2. que « Relèvent de la responsabilité décennale, les défauts de conformité d’une maison à la norme parasismique, même s’il n’est pas établi que la perte de l’ouvrage par séisme interviendra avec certitude dans le délai décennal, dès lors que ces défauts sont multiples, portent sur des éléments essentiels de la construction, peuvent avoir pour conséquence la perte de l’ouvrage, et font courir un danger important aux personnes » (Cass. civ. 3e 7 octobre 2009 n°08-17620, Bull. civ. III, n° 212) ; confirmant ainsi que le risque de perte de l’ouvrage suffit à engager la responsabilité sur le fondement de la garantie décennale prévue par l’article 1792 du Code civil.

3. que « Ne relève pas de la responsabilité décennale de plein droit des constructeurs, le défaut de conformité d’un ouvrage aux normes parasismiques, apparent et réservé à la réception des travaux » (Cass. civ. 3e 27 janvier 2010 n° 08-20938, Bull. III, n° 21).

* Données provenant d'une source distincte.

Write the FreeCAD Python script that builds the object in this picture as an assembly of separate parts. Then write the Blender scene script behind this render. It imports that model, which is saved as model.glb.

Parmi les récents arrêts d’appel, on relèvera :

– celui de Cour d’appel de Lyon (ch. civile 8, 9 septembre 2008, n°06/07220, JurisData n°2008-002724) qui énonce que l’entreprise de maçonnerie qui a réalisé des travaux non conformes aux règles de l’art et ayant pour conséquence de rendre la maison non conforme aux règles applicables en zone sismique, a commis une faute, sa responsabilité étant retenue et un expert est désigné pour évaluer les travaux de réfection et les préjudices subis,

– celui de la Cour d’appel de Besançon (ch. civil 1, section A, 22 avril 2010), qui condamne l’entreprise de gros œuvre, au titre du non-respect des normes parasismiques, sur le fondement, non pas de la garantie décennale, mais de la responsabilité contractuelle de droit commun

– celui de la Cour d’appel de Colmar, 3 mai 2010, RG n°08/00744 qui condamne l’architecte et de l’entrepreneur sur le fondement de l’article 1792 du Code civil, faute d’avoir respecté les plans intégrant la norme parasismique.

On mentionnera enfin le Décret n°2010-1255 du 22 octobre 2010 portant délimitation des zones de sismicité du territoire français et dont le maître d’œuvre devra prendre en considération dans le cadre de sa mission au sein de l’opération de construction.